Seems to be the same if it's oem shims or aftermarket.
And all feeler gauges I have checked seems to be a tiny bit thicker then what they are marked with.
Just shoot for the loose side of things and it all works out. People get hung up on getting exact clearances, when in reality a little loose is safer for the .000001 of a horse power you loose from the tiny bit of less valve opening.
That's good to know!
I noticed that some shim sets have 0.025 increments, whereas most are only 0.050. Based on what you've said, I ordered the 84 piece AHL set for $42 from ebay. =)
Limey I've seen those shims from AHL , I was going to order a set myself but was worried as they're made in China, does anyone know if they're any good?
I have the shims, but I have no frame of reference as to their quality. I don't have a micrometer, so I just set my vernier caliper on the old shim, then found the biggest size from the box of AHL ones that would fit in the gap to find the size; then picked a new shim based on that.
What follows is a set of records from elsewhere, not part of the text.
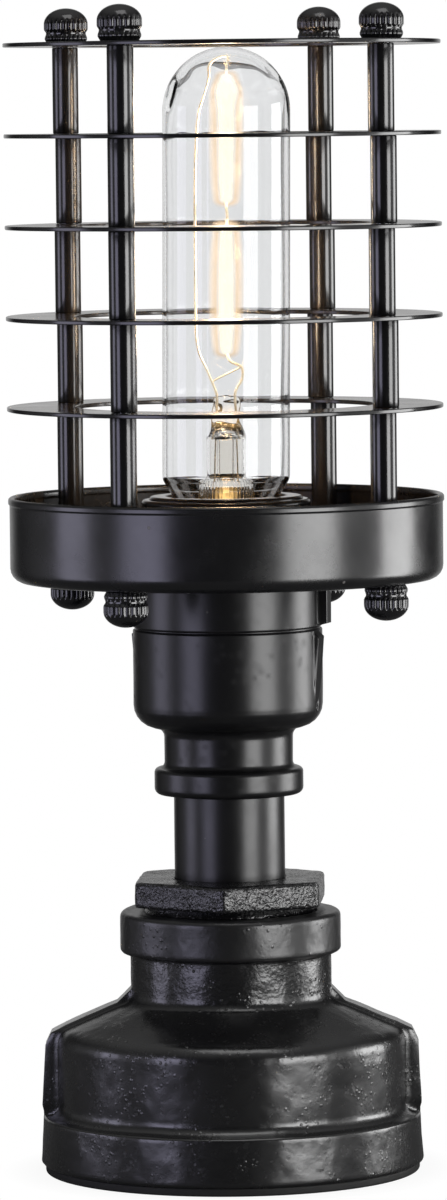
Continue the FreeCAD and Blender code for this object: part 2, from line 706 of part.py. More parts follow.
def make_cord_grommet():
    """A rubber bush whose outer flange follows the band's curve."""
    inner_end = "(base_bore - slip_gap - thread_gap)"
    outer_end = "(band_foot_radius + grommet_proud)"
    sleeve = cylinder("grommet_sleeve", "inlet_radius - thread_gap",
                      f"{outer_end} - grommet_proud / 2 - {inner_end}",
                      y=inner_end, z=INLET_HEIGHT, axis=Y_AXIS)
    blank = cylinder("grommet_blank", "grommet_flange", f"{outer_end} - {inner_end}",
                     y=inner_end, z=INLET_HEIGHT, axis=Y_AXIS)
    wall = cylinder("grommet_wall", "band_foot_radius + thread_gap", "2 * band_height", z="0")
    flange = cut("grommet_flange_ring", blank, wall)
    bore = cylinder("grommet_bore", "cord_radius", f"2 * ({outer_end} - {inner_end})",
                    y=f"{inner_end} - grommet_proud", z=INLET_HEIGHT, axis=Y_AXIS)
    keep(cut("cord_grommet", fuse("grommet_whole", sleeve, flange), bore))


# ---------------------------------------------------------------- bushing, pipe and cup

PIPE_BORE = "(pipe_radius + thread_gap)"


def make_hex_bushing():
    """The hexagon bushing: outer thread into the casting, bore for the pipe."""
    turns = int(value("bushing_reach / bushing_pitch"))
    foot = f"({HEX_FOOT} - bushing_reach)"
    wave = thread_wave("bushing_thread", "0.28 * bushing_pitch", foot, "bushing_pitch", turns)
    body = new_body("hex_bushing")
    turn_outline(body, [(PIPE_BORE, foot), *wave,
                        ("bushing_thread - 0.28 * bushing_pitch", HEX_TOP), (PIPE_BORE, HEX_TOP)])
    sketch = new_sketch(body, height=HEX_FOOT)
    hexagon(sketch, "hex_flats", "hex_turn")
    draw_circle(sketch, PIPE_BORE)
    pad_sketch(body, sketch, "hex_height")
    corner_distance = value("hex_flats / 2 / cos(30)")
    corners = []
    for number, edge in enumerate(body.Shape.Edges, start=1):
        ends = [math.hypot(end.Point.x, end.Point.y) for end in edge.Vertexes]
        if min(ends) > corner_distance - 0.01:
            corners.append(f"Edge{number}")
    round_edges(body, "hex_round", corners)
    keep(body)


def make_pipe_nipple():
    """The short pipe, gripped by the bushing below and the cup above."""
    keep(tube("pipe_nipple", "pipe_radius", "pipe_radius - pipe_wall",
              "pipe_show + 2 * pipe_grip", z=f"{HEX_TOP} - pipe_grip"))


CUP_BORE = "(bowl_radius - cup_wall)"


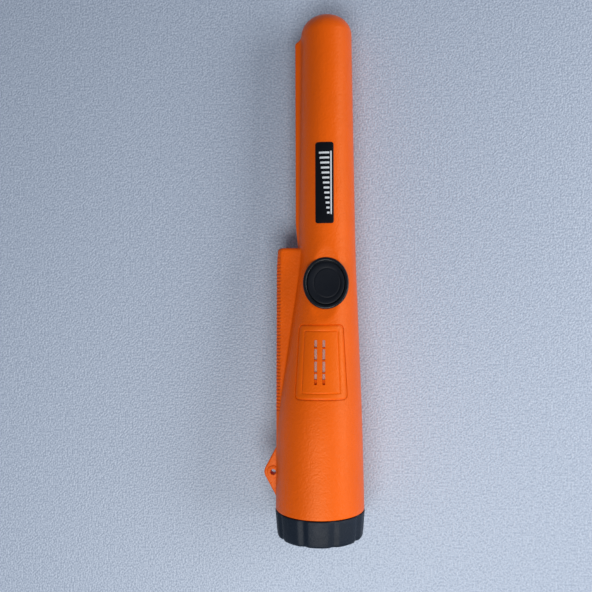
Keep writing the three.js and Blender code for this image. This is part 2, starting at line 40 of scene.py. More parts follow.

So, if the AHL one are not exactly correct in size it doesn't really matter (as long as they are all wrong the same amount). The valves all have the correct clearances now so that's an improvement. =) ...I'm assuming the quality issue would only be with them not being quite the correct size, not that they will disintegrate in the engine. =O
...HOWEVER, one the M8 bolts holding the front cylinder valve bridge were stuck pretty well, and I guess I didn't get the hex bit in all the way on one and it slipped out under the force and screwed up the hole. I hammered the hex bit into it and tried again and managed to get it out, but I don't want to put that bolt back in. So, I have to find a new one in the area, or wait another week or two for one from online.
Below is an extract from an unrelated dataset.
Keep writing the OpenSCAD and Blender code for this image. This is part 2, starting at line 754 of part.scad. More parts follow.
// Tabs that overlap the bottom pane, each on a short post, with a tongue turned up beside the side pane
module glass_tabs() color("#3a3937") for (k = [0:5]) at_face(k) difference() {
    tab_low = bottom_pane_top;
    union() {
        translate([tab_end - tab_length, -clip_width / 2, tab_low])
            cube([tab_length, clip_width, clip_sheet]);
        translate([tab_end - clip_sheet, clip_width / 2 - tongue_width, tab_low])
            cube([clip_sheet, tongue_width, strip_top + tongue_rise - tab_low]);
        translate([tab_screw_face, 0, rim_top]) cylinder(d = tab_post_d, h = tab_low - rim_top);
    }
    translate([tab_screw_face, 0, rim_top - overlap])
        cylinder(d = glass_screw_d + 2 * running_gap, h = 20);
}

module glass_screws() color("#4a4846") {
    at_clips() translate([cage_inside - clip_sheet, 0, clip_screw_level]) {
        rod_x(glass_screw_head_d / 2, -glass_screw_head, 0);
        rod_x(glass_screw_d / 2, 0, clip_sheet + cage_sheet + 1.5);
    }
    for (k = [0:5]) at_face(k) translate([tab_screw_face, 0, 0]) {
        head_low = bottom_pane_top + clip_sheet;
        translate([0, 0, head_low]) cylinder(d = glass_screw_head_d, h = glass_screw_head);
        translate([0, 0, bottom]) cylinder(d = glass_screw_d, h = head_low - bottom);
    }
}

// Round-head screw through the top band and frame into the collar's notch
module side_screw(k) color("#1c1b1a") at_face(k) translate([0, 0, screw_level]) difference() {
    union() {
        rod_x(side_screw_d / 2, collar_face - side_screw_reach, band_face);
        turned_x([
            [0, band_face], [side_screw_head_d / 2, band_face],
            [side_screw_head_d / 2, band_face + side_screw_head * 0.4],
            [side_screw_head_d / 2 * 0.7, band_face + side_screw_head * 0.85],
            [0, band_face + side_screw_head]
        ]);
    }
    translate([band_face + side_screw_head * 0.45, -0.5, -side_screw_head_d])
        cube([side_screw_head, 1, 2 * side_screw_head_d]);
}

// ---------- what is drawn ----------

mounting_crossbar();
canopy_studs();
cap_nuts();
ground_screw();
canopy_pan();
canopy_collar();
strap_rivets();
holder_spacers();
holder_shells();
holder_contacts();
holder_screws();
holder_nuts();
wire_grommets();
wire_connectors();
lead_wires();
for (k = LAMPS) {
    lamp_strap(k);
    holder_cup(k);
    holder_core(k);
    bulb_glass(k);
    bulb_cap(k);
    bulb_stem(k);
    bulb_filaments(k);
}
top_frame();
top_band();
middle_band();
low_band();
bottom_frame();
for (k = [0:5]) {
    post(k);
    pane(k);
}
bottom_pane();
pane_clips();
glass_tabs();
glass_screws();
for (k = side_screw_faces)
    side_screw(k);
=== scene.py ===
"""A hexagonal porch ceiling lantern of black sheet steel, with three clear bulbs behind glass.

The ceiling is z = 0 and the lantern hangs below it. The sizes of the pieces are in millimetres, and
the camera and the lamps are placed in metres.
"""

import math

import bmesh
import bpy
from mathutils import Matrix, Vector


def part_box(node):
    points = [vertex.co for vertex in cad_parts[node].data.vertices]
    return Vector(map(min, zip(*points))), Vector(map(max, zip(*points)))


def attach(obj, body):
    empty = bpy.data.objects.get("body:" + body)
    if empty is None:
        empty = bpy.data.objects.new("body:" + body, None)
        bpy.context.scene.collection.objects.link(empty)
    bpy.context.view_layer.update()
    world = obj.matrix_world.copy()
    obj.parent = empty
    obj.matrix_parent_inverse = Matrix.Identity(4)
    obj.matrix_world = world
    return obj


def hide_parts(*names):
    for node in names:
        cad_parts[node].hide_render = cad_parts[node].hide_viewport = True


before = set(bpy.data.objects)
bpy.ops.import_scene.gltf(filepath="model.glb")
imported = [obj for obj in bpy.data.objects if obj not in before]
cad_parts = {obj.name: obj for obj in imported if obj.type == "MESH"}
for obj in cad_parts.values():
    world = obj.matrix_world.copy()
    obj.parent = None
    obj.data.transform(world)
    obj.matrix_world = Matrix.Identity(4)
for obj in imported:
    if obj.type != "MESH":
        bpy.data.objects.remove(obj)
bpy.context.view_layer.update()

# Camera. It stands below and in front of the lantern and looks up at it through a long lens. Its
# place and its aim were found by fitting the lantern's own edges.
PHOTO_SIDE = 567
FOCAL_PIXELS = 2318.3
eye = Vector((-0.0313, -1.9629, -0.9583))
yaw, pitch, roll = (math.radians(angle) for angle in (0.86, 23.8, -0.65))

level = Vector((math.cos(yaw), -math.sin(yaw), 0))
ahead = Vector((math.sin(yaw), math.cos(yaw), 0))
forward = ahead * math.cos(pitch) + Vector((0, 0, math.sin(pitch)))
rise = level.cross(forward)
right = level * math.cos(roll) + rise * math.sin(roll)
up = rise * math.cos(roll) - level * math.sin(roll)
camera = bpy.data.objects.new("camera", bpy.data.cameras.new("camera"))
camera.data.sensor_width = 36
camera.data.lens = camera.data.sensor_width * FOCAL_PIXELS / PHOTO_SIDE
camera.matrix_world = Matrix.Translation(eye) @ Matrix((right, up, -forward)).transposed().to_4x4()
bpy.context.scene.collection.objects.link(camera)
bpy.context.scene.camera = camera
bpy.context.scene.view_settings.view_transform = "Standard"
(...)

...then I decided to get the new water pump seal put in, so I could at least get the side of the engine back on. "Pry out the old seal" it says (or something along those lines). It was in there tight! I eventually ended up hammering an electrical screwdriver through it, that helped. However, I also went into the bearing behind the seal. So, two new bearings for the water pump as well.
At least it gives me more time to get the bike cleaned up well while the engine is out, and I should be able to get the oil gauge installed on the dashboard. ...and get the new front brake pads installed.
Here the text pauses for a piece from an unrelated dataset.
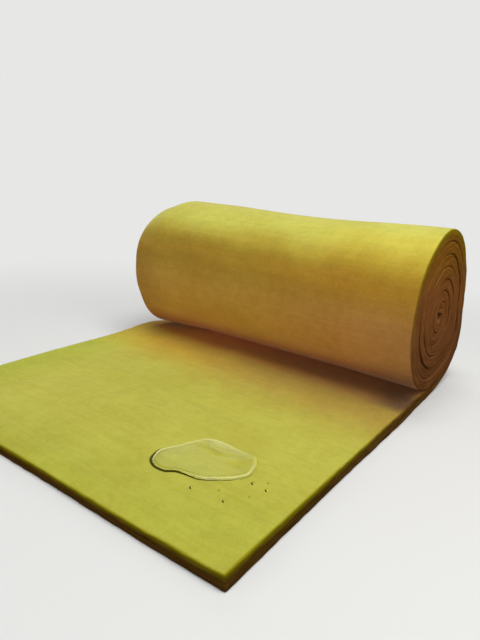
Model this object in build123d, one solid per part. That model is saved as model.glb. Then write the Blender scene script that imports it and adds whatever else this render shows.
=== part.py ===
"""A yellow glass wool insulation blanket, partly unrolled.

The blanket is one piece of felt. Its front stretch lies flat on the floor, and the rest is wound
into a roll that stands on the blanket's own outer turn. The section is a spiral of quarter arcs:
each arc is a quarter of the pitch smaller than the one outside it, so the felt keeps its thickness
and the turns stay one gap apart all the way to the eye.

Wound felt is pressed together between its side edges, so the roll is one turned solid with its eye
as the bore. The seam between the turns is open along the crease, and it is cut into both ends.

+X runs along the roll's axis, +Y from the open cut end towards the roll, and +Z up. The origin is on
the floor, at the middle of the space that the blanket takes. All sizes are in millimetres.
"""

import os

from build123d import *

# The felt
blanket_width = 1200.0
blanket_thickness = 40.0

# The stretch that lies flat, from the open cut end to where the outer turn leaves the floor
laid_length = 1195.0

# The roll: the felt's inner radius at its innermost quarter turn, the number of quarter turns, the
# air between one turn and the next, and how deep that seam is open at each end of the roll
eye_radius = 8.0
quarter_turns = 26
turn_gap = 1.0
seam_depth = 15.0

pitch = blanket_thickness + turn_gap
radius_step = pitch / 4
outer_radius = eye_radius + blanket_thickness + (quarter_turns - 1) * radius_step
overall_depth = laid_length + outer_radius
open_end_y = -overall_depth / 2
lift_off_y = open_end_y + laid_length


def turn_centre(turn):
    """Centre of a quarter turn, counted from the outside. The four centres are a small square's corners."""
    right = turn % 4 in (1, 2)
    raised = turn % 4 in (2, 3)
    return (
        lift_off_y + (radius_step if right else 0),
        outer_radius + (radius_step if raised else 0),
    )


def wound_line(turns, depth):
    """A line that runs in the felt at a depth below its outer face, as one quarter arc for each turn."""
    arcs = []
    for turn in turns:
        radius = outer_radius - depth - turn * radius_step
        arcs.append(CenterArc(turn_centre(turn), radius, 90 * (turn - 1), 90))
    return arcs


def body_section():
    """The blanket seen from its side edge: the flat stretch and the full roll, less its eye."""
    outside = wound_line(range(4), 0)
    underside = Line((open_end_y, 0), outside[0] @ 0)
    top_side = Line((open_end_y, blanket_thickness), (lift_off_y, blanket_thickness))
    open_end = Line(underside @ 0, top_side @ 0)
    crease = Line(outside[-1] @ 1, top_side @ 1)
    eye = wound_line(range(quarter_turns - 4, quarter_turns), blanket_thickness)
    inner_end = Line(eye[-1] @ 1, eye[0] @ 0)
    return make_face([underside, *outside, crease, top_side, open_end]) - make_face([*eye, inner_end])


def seam_section():
    """The gap between the turns, from the crease to the felt's inner end."""
    inner_turns = range(4, quarter_turns)
    felt_face = wound_line(inner_turns, 0)
    next_face = wound_line(inner_turns, -turn_gap)
    mouth = Line(felt_face[0] @ 0, next_face[0] @ 0)
    end = Line(felt_face[-1] @ 1, next_face[-1] @ 1)
    return make_face([mouth, *felt_face, end, *next_face])


def blanket():
    """The body from side edge to side edge, with the seam cut into both."""
    body = extrude(Plane.YZ * body_section(), blanket_width / 2, both=True)
    for side in (-1, 1):
        edge = Plane.YZ.offset(side * blanket_width / 2)
        body -= extrude(edge * seam_section(), -side * seam_depth)
    return body


def felt_length():
    """Length of the felt along its middle, which is the length that it is sold in."""
    middle = wound_line(range(quarter_turns), blanket_thickness / 2)
    return laid_length + sum(arc.length for arc in middle)


def main():
    os.makedirs("parts", exist_ok=True)
    felt = blanket()
    felt.label = "blanket"
    export_step(felt, "parts/blanket.step")
    box = felt.bounding_box()
    print("solids", len(felt.solids()), "volume", round(felt.volume), "size", box.size)
    print("felt length", round(felt_length()), "outer radius", round(outer_radius, 2))


main()
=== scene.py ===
import math

import bpy
import numpy as np
from mathutils import Matrix, Vector


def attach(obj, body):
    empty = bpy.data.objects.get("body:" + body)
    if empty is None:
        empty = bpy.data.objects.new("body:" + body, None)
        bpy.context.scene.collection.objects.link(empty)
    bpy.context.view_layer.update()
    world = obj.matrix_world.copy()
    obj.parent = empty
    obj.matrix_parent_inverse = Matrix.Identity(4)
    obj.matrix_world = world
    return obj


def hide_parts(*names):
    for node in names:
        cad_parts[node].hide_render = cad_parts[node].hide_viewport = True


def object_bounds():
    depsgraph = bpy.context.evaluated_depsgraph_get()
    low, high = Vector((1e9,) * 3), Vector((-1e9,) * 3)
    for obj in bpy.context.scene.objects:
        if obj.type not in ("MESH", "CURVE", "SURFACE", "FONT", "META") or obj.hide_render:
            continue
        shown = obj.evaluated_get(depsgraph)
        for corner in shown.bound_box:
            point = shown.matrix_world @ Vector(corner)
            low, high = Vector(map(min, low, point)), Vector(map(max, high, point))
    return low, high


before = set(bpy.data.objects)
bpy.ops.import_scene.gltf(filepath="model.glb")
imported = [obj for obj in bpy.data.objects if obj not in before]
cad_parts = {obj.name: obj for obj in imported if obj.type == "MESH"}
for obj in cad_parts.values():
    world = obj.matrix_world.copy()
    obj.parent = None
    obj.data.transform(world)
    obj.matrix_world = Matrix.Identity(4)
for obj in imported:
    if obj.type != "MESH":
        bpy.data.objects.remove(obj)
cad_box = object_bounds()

# The insulation blanket in metres: +X along the roll's axis, +Y from the open cut end to the roll.
# Places in the felt are given as s, the length along it from the open end, u, across its width,
# and v, through its thickness, from the face that the roll shows (-) to the face that lies up (+).
# A pair of numbers is a band, within which something sets in or fades out. It is a band of s where
# its name says ALONG, of u where it says ACROSS, and of height where it says HEIGHTS. A share is
# given as a few places and its values there.

MM = 0.001
TINY = 1e-9

# Sizes that the solid is built from
THICKNESS = 40 * MM
TURN_GAP = 1 * MM
QUARTER_TURNS = 26

# The rest comes from the solid's box
LOW, HIGH = cad_box
WIDTH = HIGH.x - LOW.x
HALF_WIDTH = WIDTH / 2
RADIUS_STEP = (THICKNESS + TURN_GAP) / 4
OUTER_RADIUS = (HIGH.z + RADIUS_STEP) / 2
OPEN_END_Y = LOW.y
LIFT_OFF_Y = HIGH.y - OUTER_RADIUS
LAID_LENGTH = LIFT_OFF_Y - OPEN_END_Y
ROLL_AXIS_Y = LIFT_OFF_Y + RADIUS_STEP / 2
ROLL_AXIS_Z = OUTER_RADIUS + RADIUS_STEP / 2

# How the soft roll has settled: its top leans forward
LEAN = 25 * MM
LEAN_HEIGHTS = (0.33, 0.55)

# Its front bellies out, most at the right
BELLY = 14 * MM
BELLY_SHARE = ((-0.6, 0.6), (0.25, 1.6))
BELLY_START_HEIGHTS = (0.15, 0.38)
BELLY_END_HEIGHTS = (0.42, 0.60)
BELLY_BEFORE_AXIS = (0.05, 0.20)

# Its foot spreads back, and in front it is tucked in, except at its left end
BACK_SPREAD = 90 * MM
BACK_HEIGHTS = (0.09, 0.35)
BACK_BEHIND_AXIS = (0.0, 0.13)
FOOT_TUCK = 24 * MM
TUCK_SHARE = ((-0.6, -0.35, 0.3, 0.6), (-0.7, 1.0, 1.0, 0.35))
TUCK_HEIGHTS = (0.05, 0.22)
TUCK_BEFORE_AXIS = (0.0, 0.09)

# Its left end has sunk in, mostly at the top
LEFT_DROOP = 31 * MM
DROOP_REACH = 0.10
DROOP_PAST_END = 0.01
DROOP_HEIGHTS = (0.37, 0.60)
FOOT_DROOP = 0.1 * LEFT_DROOP
FOOT_DROOP_REACH = 0.16
FOOT_DROOP_HEIGHTS = (0.10, 0.30)

# Its top dips a little half way, and rises to the right
MIDDLE_DIP = 7 * MM
DIP_STARTS = (-0.35, 0.05)
DIP_ENDS = (0.10, 0.50)
RIGHT_RISE = 5 * MM
RISE_ACROSS = (0.20, 0.60)
TOP_HEIGHTS = (0.36, 0.56)

# How the laid felt lies: its left edge has spread out and lifted
LEFT_REACH = 0.20
LEFT_FLARE = 16 * MM
LEFT_FLARE_SHARE = ((0.2, 0.6, 0.85, 1.0, 1.2, 1.5), (0.5, 1.0, 1.0, 2.1, 2.1, 0.0))
LEFT_LIFT = 5 * MM
LEFT_LIFT_SHARE = ((-0.75, -0.40, 0.0, 0.28), (0.0, 1.0, 1.0, 2.2))

# Its near right corner has spread, less at the top, and so has the foot of its right edge
RIGHT_REACH = 0.12
RIGHT_FLARE = 3.5 * MM
RIGHT_FLARE_END = (0.0, 0.35)
FLARE_LOSS_AT_TOP = 0.5
RIGHT_FOOT_SPREAD = 3.5 * MM
RIGHT_FOOT_END = (LAID_LENGTH - 0.3, LAID_LENGTH)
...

Thanks limey, it was more a case of,(is it made of cheese and destroy my head).
If that happens then I'll just give up and become a luddite.
While waiting for the new water pump bearings and valve bridge bolt, I got the oil gauge installed...
The new water pump bearings arrived yesterday. After a little confusion in training the old ones (I trying to push both bearings or at once, not realizing that there was a circlip between them).
After getting the old ones out I noticed that there was a degree of "lumpiness" to the one I hadn't jammed a screwdriver through. I took it apart and found some small pieces of metal in there! It's probably a good thing I changed them!
Having got the new bearings in and the can bring bolt in I decided to clean the parts up before reassembly (I'd been planning on doing this before the parts arrived, but time got away from me again).
After cleaning the radiator I remembered that the overflow tank was hard to see the level in and thought I would rinse it out. I could see a bunch of dark particles stuck to the walls inside. Rinsing didn't help, so I tried adding the balls from one of the old water pump bearings. That didn't help much, but they came out sticky. I tried using an old bottle brush I had; that came out covered in dark grease or thick old oil. I put some Purple Power degreaser in the tank and scrubbed it about with the bottle brush and it's all clean now. I assume that means the water pump seals were, or have at some point been, leaking.
Hopefully I'll have time to get the engine back in this afternoon, then I'll just have to get all the other bits back on and I'll be back on the road ...hopefully!
The black residue is from the rad hoses, check for "bulging" around clips, it's a sign that they're past there best.
Lol, of course! Something else to replace ...and wait for
I did think it was odd that the hoses connected to the radiator were quite a bit larger in diameter along their body than at their ends. ...I assume that's the bulge I'm looking for.
I got to putting the pickup great back on and realised I couldn't torque it because I didn't have a 46mm socket, I used an 18" adjustable spanner to undo it. $28 later I had a 1-13/16" socket and a 1/2 to 3/4” adapter so I could put it on my big torque wrench.
How do you stop the engine turning in order to apply 130Nm of pressure to that nut???
...I bent a regular coach bolt in the engine locking hole, not enough that I couldn't get it back out though thankfully.
Are the KTM locking bolts stronger? Would a cut off screwdriver or allen key work?
With the engine in the bike, Put bike in gear, Run a strap from one side of the swingarm thru the spokes to the other side of the swingarm. Not sure if engine is out.
Aye limey as we say "They're a right bastard "
Is this the kind of bulging you were referring to? ...
Aye limey, it deteriorates from the inside and leaves the black residue in the expansion tank,( total bastard getting it clean, even putting it in the wee woman's dish washer didn't do it).
I got the tank clean using degreaser and a bottle brush, so that'll be a huge improvement.
I just ordered all new hoses and clamps for the coolant system. ...$126 including shipping and the official KTM engine locking bolt! ...and it won't be here until the 10th-12th!
I can still get the engine back in the frame though!
I'm hoping to have it back on the road (preferably running well) before my birthday at the end of the month!
Excellent limey, hopefully everything will go okay , hey might even see you on some part of the T.E.T UK.